Once again, the referenced numerical values are exemplary only and one skilled in the art will understand that individual energy savings and average power savings may vary depending on whether one or more of these features are used in combination. Total cost savings will likewise vary depending on the associated energy costs charged by the utility and selections by the homeowner whether to adopt one or more of the demand responses for the clothes washer and/or dryer.

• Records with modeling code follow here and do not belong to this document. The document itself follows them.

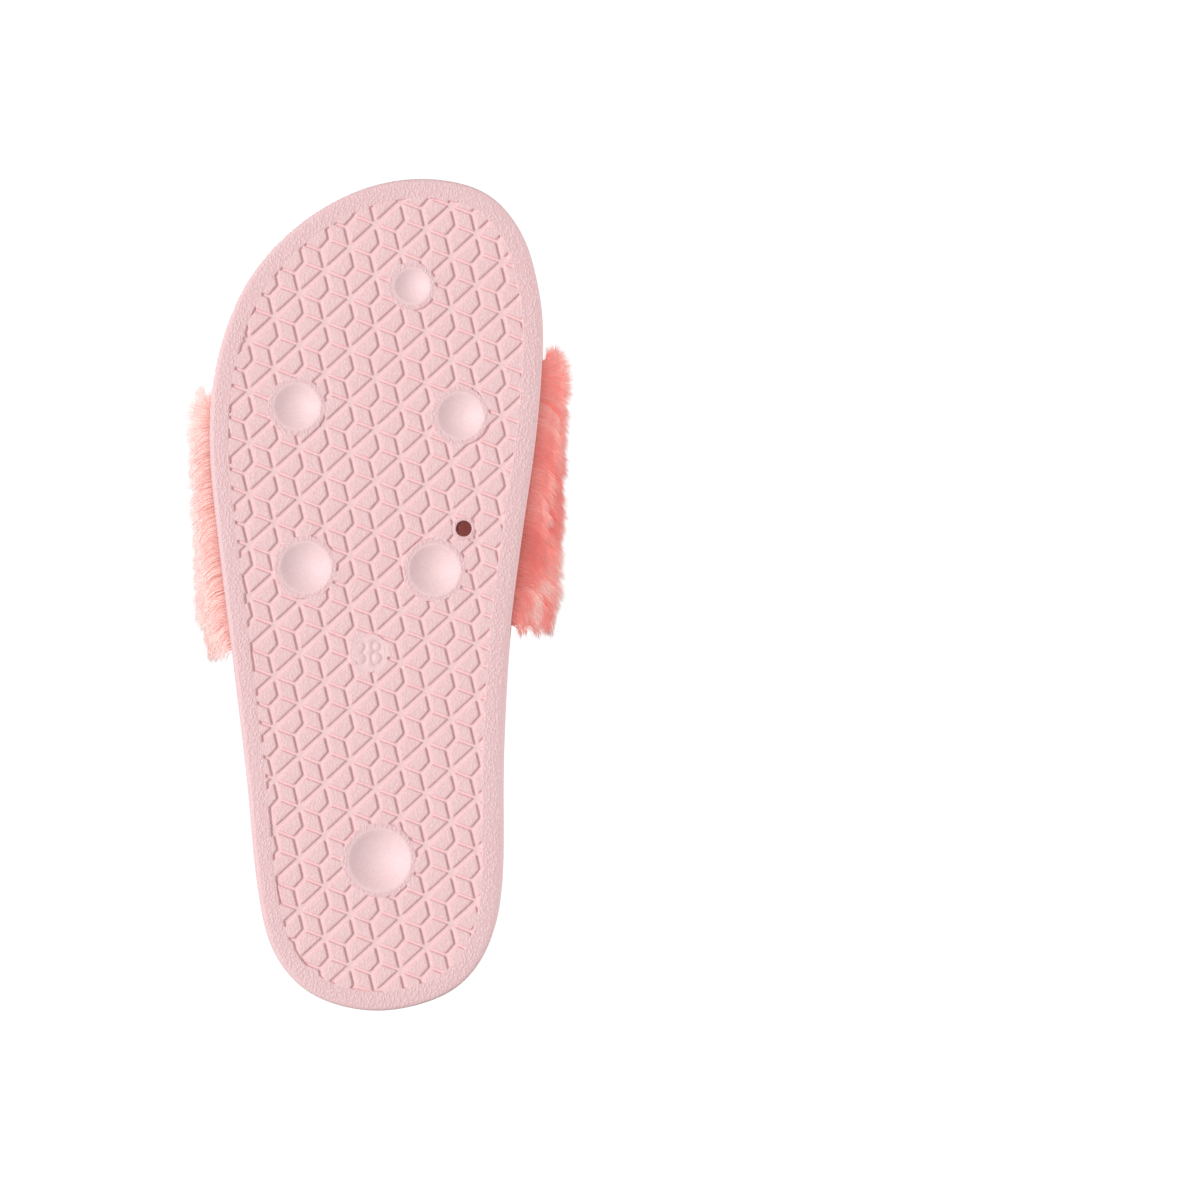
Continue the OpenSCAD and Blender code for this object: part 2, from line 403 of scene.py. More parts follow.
def tile_lines():
    """Every tile's lines and their heights; a line stops where it is well inside the border or a ring."""
    lines = []
    for i in range(-14, 15):
        for j in range(-24, 25):
            at = LATTICE_AT + i * STEP_U + j * STEP_V
            if not (-75 < at[0] < 75 and -145 < at[1] < 145):
                continue
            for tile, halves in CELL_TILES:
                quad = np.array(tile) + at
                depth = border_depth(split_sides(quad, 1.5))
                if depth.max() < LAND_KEPT:
                    continue
                for off, height in WALL:
                    loop = rounded_inset(quad, np.array(halves) - off)
                    if depth.min() > 1.5:
                        lines.append((loop, height, None))
                        continue
                    loop = split_sides(loop, 1.0)
                    kept = border_depth(loop) > LAND_KEPT
                    if kept.any():
                        lines.append((loop, height, kept))
    return lines


def arc(centre, radii, start, end, steps):
    a = np.radians(np.linspace(start, end, steps))
    return np.stack([centre[0] + radii[0] * np.cos(a), centre[1] + radii[1] * np.sin(a)], 1)


def size_digits():
    """The strokes of the two size digits, in reading order for someone who looks up at the sole."""
    x3, x8 = DISC_AT[0] - 2.35, DISC_AT[0] + 2.4
    y = DISC_AT[1]
    top = arc((x3, y - 1.8), (1.4, 1.7), -150, 84, 12)
    low = arc((x3, y + 1.75), (1.6, 1.85), -84, 150, 14)
    ring_top = arc((x8, y - 1.9), (1.35, 1.55), 0, 360, 17)
    ring_low = arc((x8, y + 1.65), (1.65, 1.95), 0, 360, 19)
    return [(np.vstack([top, low]), False), (ring_top[:-1], True), (ring_low[:-1], True)]


def stroke_sides(line, closed, half):
    """Closed lines on both sides of a stroke."""
    if closed:
        n = inward_normals(line)
        return [line + half * n, line - half * n]
    along = np.gradient(line, axis=0)
    n = np.stack([-along[:, 1], along[:, 0]], 1) / np.hypot(*along.T)[:, None]
    tip = along[-1] / np.hypot(*along[-1]) * half
    tail = along[0] / np.hypot(*along[0]) * half
    left, right = line + half * n, line - half * n
    return [np.vstack([left, line[-1] + tip, right[::-1], line[0] - tail])]


digits = size_digits()


def stroke_distance(points):
    best = np.full(len(points), 1e9)
    for line, closed in digits:
        last = np.vstack([line, line[:1]]) if closed else line
        for a, b in zip(last[:-1], last[1:]):
            best = np.minimum(best, segment_distance(points, a, b))
    return best


def cap_height(rho, radius):
    """The depth of a dimple at a distance from its centre, with a softened lip."""
    depth = DIMPLE_SHARE * radius
    ball = (radius**2 + depth**2) / (2 * depth)
    raw = np.sqrt(np.maximum(ball**2 - rho**2, 0)) - (ball - depth)
    lip = 0.5 * (raw + np.sqrt(raw**2 + DIMPLE_LIP**2))
    return lip * smooth((radius + 1.6 - rho) / 1.0)


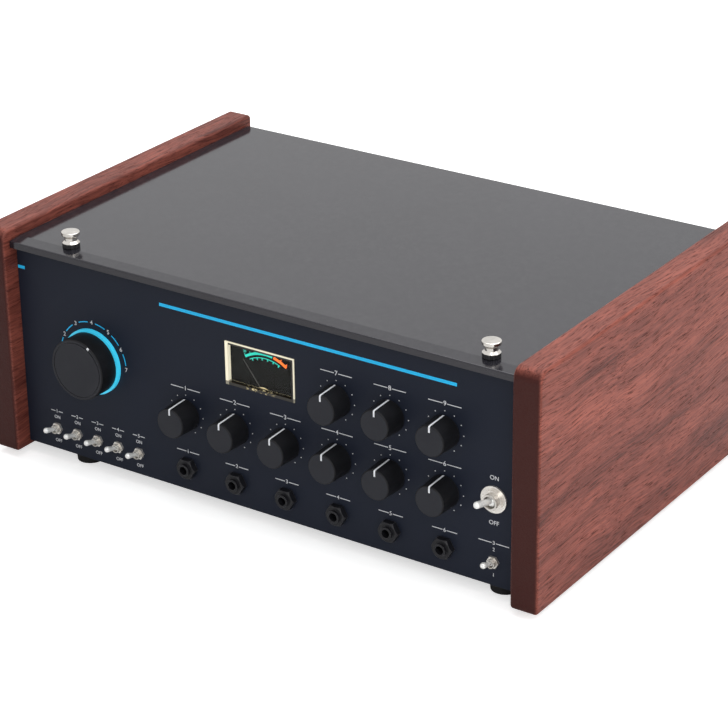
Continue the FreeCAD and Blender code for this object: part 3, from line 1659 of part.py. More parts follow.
def tape_loop():
    """The endless tape: past the heads and the capstan, then in folds through the tank."""
    left = -s.tape_left_x.number
    right = s.tape_right_x.number
    front = s.tape_y.number
    near = s.lane_front.number
    far = s.lane_back.number
    pitch = s.lane_pitch.number
    turn = s.tape_turn_radius.number
    wide = s.lane_turn_radius.number
    points = [FreeCAD.Vector(left, front, 0), FreeCAD.Vector(right, front, 0)]
    lane_count = 2 * int((right - left - 2 * wide) / (2 * pitch))
    for lane in range(lane_count):
        x = right - lane * pitch
        y = far if lane % 2 == 0 else near
        points.append(FreeCAD.Vector(x, y, 0))
        points.append(FreeCAD.Vector(x - pitch, y, 0))
    points.append(FreeCAD.Vector(right - lane_count * pitch, far, 0))
    points.append(FreeCAD.Vector(left, far, 0))
    radii = [turn, turn] + [wide] * (len(points) - 2)
    shape = band(rounded_loop(points, radii), s.tape_thickness.number, s.tape_width.number)
    tape = doc.addObject("Part::Feature", "TapeLoop")
    tape.Shape = shape
    place(tape, 0, 0, tape_bottom())
    publish("tape_loop", tape)


def drive_belt():
    """A flat belt round the motor's pulley and the flywheel."""
    gap = s.moving_gap.number + s.belt_thickness.number / 2
    large = s.flywheel_radius.number + gap
    small = s.pulley_radius.number + gap
    spacing = s.pulley_spacing.number
    lean = math.acos((large - small) / spacing)

    def on_circle(centre_x, radius, angle):
        return FreeCAD.Vector(centre_x + radius * math.cos(angle), radius * math.sin(angle), 0)

    half_turn = math.pi
    large_arc = [on_circle(0, large, angle) for angle in (half_turn - lean, 0, lean - half_turn)]
    small_arc = [on_circle(-spacing, small, angle) for angle in (lean - half_turn, half_turn, half_turn - lean)]
    edges = [
        Part.Arc(*large_arc).toShape(),
        Part.LineSegment(large_arc[2], small_arc[0]).toShape(),
        Part.Arc(*small_arc).toShape(),
        Part.LineSegment(small_arc[2], large_arc[0]).toShape(),
    ]
    belt = doc.addObject("Part::Feature", "DriveBelt")
    belt.Shape = band(Part.Wire(edges), s.belt_thickness.number, s.belt_width.number)
    belt_z = s.drive_plane + (s.pulley_depth - s.belt_width) / 2
    place(belt, s.capstan_x, capstan_y(), belt_z)
    publish("drive_belt", belt)


def tank_left():
    return -s.tape_left_x - s.tank_margin


def tank_width():
    return s.tape_left_x + s.tape_right_x + 2 * s.tank_margin


def tape_tank():
    """A low wall round the folded tape, with a slot where the tape comes in and one where it leaves."""
    wall = s.tank_wall
    depth = s.tank_back - s.tank_front
    outer_corner = (tank_left(), s.tank_front, s.deck_top)
    outer = block("TankOuter", outer_corner, (tank_width(), depth, s.tank_height))
    inner_corner = (tank_left() + wall, s.tank_front + wall, s.deck_top)
    inner_size = (tank_width() - 2 * wall, depth - 2 * wall, s.tank_height)
    tools = [block("TankInner", inner_corner, inner_size)]
    for x in (-s.tape_left_x, s.tape_right_x):
        slot_corner = (x - s.tank_slot_width / 2, s.tank_front, s.deck_top)
        tools.append(block("TankSlot", slot_corner, (s.tank_slot_width, wall, s.tank_height)))
    publish("tape_tank", cut("TapeTank", outer, *tools))


def tank_cover():
    depth = s.tank_back - s.tank_front
    corner = (tank_left(), s.tank_front, s.deck_top + s.tank_height)
    publish("tank_cover", block("TankCover", corner, (tank_width(), depth, s.cover_thickness)))


# Electronics


def circuit_boards():
    """The main board with its parts, and the upright board that the potentiometers solder to."""
    top = s.sheet_thickness + s.board_lift
    left = s.board_x - s.board_width / 2
    main = block("MainBoard", (left, s.board_y, top), (s.board_width, s.board_depth, s.board_thickness))
    solids = [main]
    surface = top + s.board_thickness
    for row in (1, 2, 3):
        for place_in_row in (1, 2, 3, 4):
            x = left + place_in_row * s.board_width / 5
            y = s.board_y + row * s.board_depth / 4
            corner = (x, y, surface)
            solids.append(block("Chip", corner, (s.chip_width, s.chip_depth, s.chip_height)))
    for place_in_row in (1, 2, 3, 4, 5):
        x = left + place_in_row * s.board_width / 6
        start = (x, s.board_y + s.board_depth / 8, surface)
        solids.append(rod("Capacitor", "z", start, s.capacitor_radius, s.capacitor_height))
    y = s.panel_thickness + s.pot_depth
    overlap = s.pot_radius + s.seat_gap
    low_corner = (column(0) - overlap, y, s.knob_row - s.control_board_height / 2)
    low_size = (5 * s.column_pitch + 2 * overlap, s.board_thickness, s.control_board_height)
    low = block("LowerControlBoard", low_corner, low_size)
    high_corner = (column(3) - overlap, y, s.knob_row)
    high_size = (
        2 * s.column_pitch + 2 * overlap,
        s.board_thickness,
        s.tone_row - s.knob_row + s.pot_radius,
    )
    high = block("UpperControlBoard", high_corner, high_size)
    solids.append(join("ControlBoard", low, high))
    publish("circuit_boards", group("CircuitBoards", solids))


def transformer():
    """The iron core on the case's floor and the coil through it."""
    floor = s.sheet_thickness
    corner = (-s.core_x - s.core_width / 2, s.core_y - s.core_depth / 2, floor)
    core = block("CoreStack", corner, (s.core_width, s.core_depth, s.core_height))
    coil_z = floor + (s.core_height - s.coil_height) / 2
    coil_corner = (-s.core_x - s.coil_width / 2, s.core_y - s.coil_depth / 2, coil_z)
    coil = block("CoilWinding", coil_corner, (s.coil_width, s.coil_depth, s.coil_height))
    window = block("CoreWindow", coil_corner, (s.coil_width, s.coil_depth, s.coil_height))
    publish("transformer", group("Transformer", [cut("Core", core, window), coil]))


def mains_inlet():
    """A three-pin inlet: flange outside, body through the rear panel and blades in the recess."""
    x = s.inlet_x
    z = s.inlet_z
    mouth = s.case_depth + s.inlet_flange_depth
    flange_sides = (s.inlet_flange_width, s.inlet_flange_height)
    flange = centred("InletFlange", x, z, *flange_sides, s.case_depth, s.inlet_flange_depth)
    body_start = s.case_depth - s.inlet_body_depth
    body_sides = (s.inlet_width, s.inlet_height)
    body = centred("InletBody", x, z, *body_sides, body_start, s.inlet_body_depth)
    recess_start = mouth - s.inlet_recess_depth
    recess_sides = (s.inlet_recess_width, s.inlet_recess_height)
    recess = centred("InletRecess", x, z, *recess_sides, recess_start, s.inlet_recess_depth)
    housing = cut("InletHousing", join("InletShell", flange, body), recess)
    blade_sides = (s.inlet_pin_thickness, s.inlet_pin_width)
    blades = []
    for step, lift in ((-1, -1), (0, 1), (1, -1)):
        blade_x = x + step * s.inlet_pin_pitch
        blade_z = z + lift * s.inlet_pin_offset
        run = (recess_start, s.inlet_pin_length)
        blades.append(centred("InletBlade", blade_x, blade_z, *blade_sides, *run))
    publish("mains_inlet", join("MainsInlet", housing, *blades))


def build():
    fill_sheet()
    chassis_tray()
    front_panel()
    rear_panel()
    cheek(-1, "cheek_left")
    cheek(1, "cheek_right")
    feet()
    case_screws()
    lid()
    thumbscrew(-1, "thumbscrew_left")
    thumbscrew(1, "thumbscrew_right")
    thumbscrew_sockets()
    lid_hinge_leaves()
    case_hinge_leaves()
    knobs()
    mode_knob()
    mode_ring()
    mode_switch()
    potentiometers()
    panel_nuts()
    toggles()
    toggle_bodies()
    jack_bodies()
    jack_nuts()
    meter_case()
    meter_bezel()
    meter_window()
    meter_dial()
    meter_needle()
    deck_plate()
    standoffs()
    tape_heads()
    deck_guides()
    capstan_flywheel()
    motor_pulley()
    drive_motor()
    drive_bracket()
    pinch_arm()
    pinch_roller()
    tape_loop()
    drive_belt()
    tape_tank()
    tank_cover()
    circuit_boards()
    transformer()
    mains_inlet()
    doc.recompute()


def check():
    """Stops before anything is written if a piece failed or is not sound."""
    for item in doc.Objects:
        if "Invalid" in item.State or "Error" in item.State:
            raise RuntimeError(f"{item.Name} failed: {item.State}")
    for name, piece in nodes.items():
        if piece.Shape.isNull() or not piece.Shape.isValid():
            raise RuntimeError(f"{name} is not a sound solid")


def write_parts():
    os.makedirs("parts", exist_ok=True)
    for name, piece in nodes.items():
        piece.Shape.exportStep(os.path.join("parts", f"{name}.step"))
    print(len(nodes), "sub-parts written")


build()
check()
write_parts()
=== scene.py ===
import math

import bpy
from bpy.props import FloatProperty, FloatVectorProperty, IntProperty, PointerProperty
from mathutils import Matrix, Vector


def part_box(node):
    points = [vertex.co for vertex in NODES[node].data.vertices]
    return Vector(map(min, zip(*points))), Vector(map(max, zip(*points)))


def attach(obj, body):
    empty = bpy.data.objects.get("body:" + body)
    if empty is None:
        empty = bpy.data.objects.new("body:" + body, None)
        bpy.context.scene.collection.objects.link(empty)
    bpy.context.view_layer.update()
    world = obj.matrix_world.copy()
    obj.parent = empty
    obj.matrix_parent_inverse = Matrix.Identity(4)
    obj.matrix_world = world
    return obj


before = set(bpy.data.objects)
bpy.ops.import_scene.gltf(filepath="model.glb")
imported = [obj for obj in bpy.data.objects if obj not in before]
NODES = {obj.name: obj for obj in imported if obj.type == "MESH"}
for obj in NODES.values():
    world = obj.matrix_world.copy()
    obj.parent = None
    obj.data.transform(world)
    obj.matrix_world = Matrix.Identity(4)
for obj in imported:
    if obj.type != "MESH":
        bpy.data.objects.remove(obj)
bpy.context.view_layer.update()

bl_info = {
    "name": "Tape echo unit",
    "version": (1, 0, 0),
    "blender": (4, 5, 0),
    "location": "View3D > Sidebar > Tape Echo",
    "description": "Finishes, printed marks and small fittings for a table-top tape echo unit",
    "category": "Object",
}

MM = 0.001
PANEL_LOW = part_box("front_panel")[0]
FACE = PANEL_LOW.y
BASE = PANEL_LOW.z
SMALL_KNOBS = sorted(n for n in NODES if n.startswith("knob_"))
LEVERS = sorted(n for n in NODES if n.startswith("toggle_") and n != "toggle_bodies")
SMALL_LEVERS = [n for n in LEVERS if n != "toggle_power"]
LEVER_ORDER = ("toggle_direct", "toggle_motor", "toggle_sound", "toggle_echo", "toggle_chorus")
CONTROL_ORDER = (
    "knob_input_volume",
    "knob_chorus_rate",
    "knob_chorus_depth",
    "knob_reverb_volume",
    "knob_speed",
    "knob_echo_volume",
    "knob_bass",
    "knob_treble",
    "knob_feedback",
)

# The curve between a screen's values and light

TOE_END = 0.04045
TOE_SLOPE = 12.92
CURVE_OFFSET = 0.055
CURVE_POWER = 2.4

# Printed marks: places over the panel's foot and widths, in millimetres

STRIPE_SPANS = ((-214.4, -208.0), (-83.5, 164.7))
KNOB_LABEL_LIFT = 20.2
KNOB_LABEL_WIDTH = 26
JACK_COUNT = 6
JACK_LABEL_LEVEL = 31
JACK_LABEL_WIDTH = 20
ROW_LABEL_LEVEL = 31.3
ROW_LABEL_WIDTH = 11
ROW_WORDS = (("ON", 26.4), ("OFF", 7.0))
LEVEL_LABEL_LEVEL = 32.4
LEVEL_LABEL_WIDTH = 24
LEVEL_WORDS = (("2", 27.4), ("1", 7.9))
POWER_WORDS = (("ON", 81.2), ("OFF", 47.6))
RULE_GAP = 0.8
RULE_HALF = 0.3
MODE_FIGURE = 3.4
MODE_STEP = math.radians(30)
MODE_ARC_GAP = math.radians(6.5)

# Shares of a figure's height, and of the ink's depth

FONT_SIZE = 1.38
FONT_WEIGHT = 0.012
FIGURE_WIDTH = 0.55
INK_EDGE = 0.3

# Painted pointers on the knobs, in millimetres

KNOB_FACE_RADIUS = 11.3
MODE_MARK_TURN = math.radians(31)
MODE_MARK_WIDTH = 1.9
MODE_MARK_INNER = 21.6
MODE_MARK_OUTER = 23.3
KNOB_FOOT = 1.5
FACE_SKIN = 0.3

# Bushes of the toggles: radius, level over the panel's foot and places of the threads

PANEL_THICKNESS = 3.0
ROW_BUSH = (3.0, 17.5, (2.3, 2.9, 3.5, 4.1, 4.7))
OTHER_BUSHES = {
    "toggle_level": (3.0, 18.3, (2.3, 2.9, 3.5, 4.1, 4.7)),
    "toggle_power": (5.5, 65.6, (4.2, 4.9, 5.6, 6.2)),
}

# Meter scale: bands as radius, width, first and last degree, ticks as degrees

UPPER_BAND = (31.2, 1.9, -34, 11)
LOWER_BAND = (28.2, 0.6, -29, 26)
RED_BAND = (31.2, 2.0, 13, 35)
UPPER_TICKS = (-33, -24, -16, -9, -2, 4, 10)
LOWER_TICKS = (-24, -15, -6, 4, 14, 24)
RED_TICKS = (15, 24, 33)
SCALE_FIGURES = (("20", -31), ("10", -20), ("5", -7), ("0", 7))
PIVOT_LIFT = 2.2
SCALE_DEPTH = 0.08
METER_LEVEL = 111.2

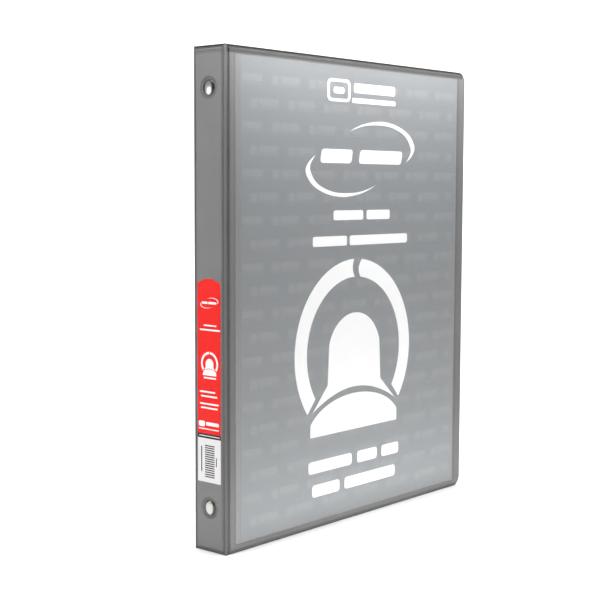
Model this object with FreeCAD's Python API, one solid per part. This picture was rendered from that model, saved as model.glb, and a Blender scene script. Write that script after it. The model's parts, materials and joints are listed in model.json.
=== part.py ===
"""Three-ring view binder, half-inch round rings, closed and standing on its lower edge.

Row frame, millimetres: +Z up along the spine, the spine at -X, the front cover at -Y, the back cover at +Y.
The origin is at the centre of the closed binder's base.

Every cover panel is a board sealed between an outer and an inner vinyl sheet. A panel is drawn flat, in
coordinates (s, z, n): s runs from the hinge towards the free edge, z up, and n outward from the plane in which
the two vinyl sheets are welded together. It is then stood up as the front cover, the back cover or the spine.
"""
import math
import os

import FreeCAD
import Part
from FreeCAD import Vector as V

os.makedirs("parts", exist_ok=True)

# ---------------------------------------------------------------- driving dimensions
HEIGHT = 292.1          # 11.5 in, overall height of the covers
COVER_W = 240.0         # hinge axis to free edge of a cover
HINGE_SPACING = 24.0    # between the two hinge axes
CORNER_R = 7.0          # rounded corners at the covers' free edge

BOARD_T = 1.9           # chipboard
VINYL_T = 0.25          # outer and inner vinyl
FILM_T = 0.15           # clear overlay film
CARD_T = 0.13           # printed sheet, label card
FILM_LIFT = 0.15        # the overlay's weld strip, which makes room for the sheet
BOARD_GAP = 2.8         # hinge axis to a cover's board
SPINE_GAP = 1.9         # hinge axis to the spine's board
FLANGE = 2.2            # board edge to the cover's outer edge
SKIN_SIDE = 0.3         # vinyl outside the board's edge
SKIN_R = 0.6            # rounding of the vinyl over the board's edge
BEAD_R = 0.6            # rolled vinyl on the hinge axis
HINGE_CLEAR = 0.3       # between the roll and the cover's web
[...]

The disclosure has been described with reference to the preferred embodiments. Obviously, modifications and alterations will occur to others upon reading and understanding the preceding detailed description. It is intended that the invention be construed as including all such modifications and alterations.

Claims

1. An appliance pair, comprising:

a clothes dryer for removing moisture from clothing by exposing the laundry to increased temperatures; and

a clothes washer in communication with the clothes dryer, the clothes washer comprising,

a housing;

a basket received in the housing;

a motor for selectively moving the basket relative to the housing during a wash cycle; and

a controller configured to receive and process a signal indicative of the current cost of a supplied energy, the controller operating the clothes washer in one of a plurality of operating modes including at least a normal mode and an energy savings mode based on the received signal,

wherein, during the energy savings mode, the controller changes the operation of the motor to modify a spin profile for the basket to include an additional spin cycle to reduce moisture content of the clothing, and

wherein the clothes washer communicates the spin profile to the clothes dryer, and

wherein the clothes dryer defines an operating parameter in response to the additional spin cycle in the spin profile of the clothes washer.

2. The appliance pair of claim 1, wherein the controller changes the operation of the motor to include one of a tumbling cycle or an agitation cycle before the additional spin cycle.

3. The appliance pair of claim 2, wherein the tumbling cycle or agitation cycle occurs after completion of a final rinse cycle.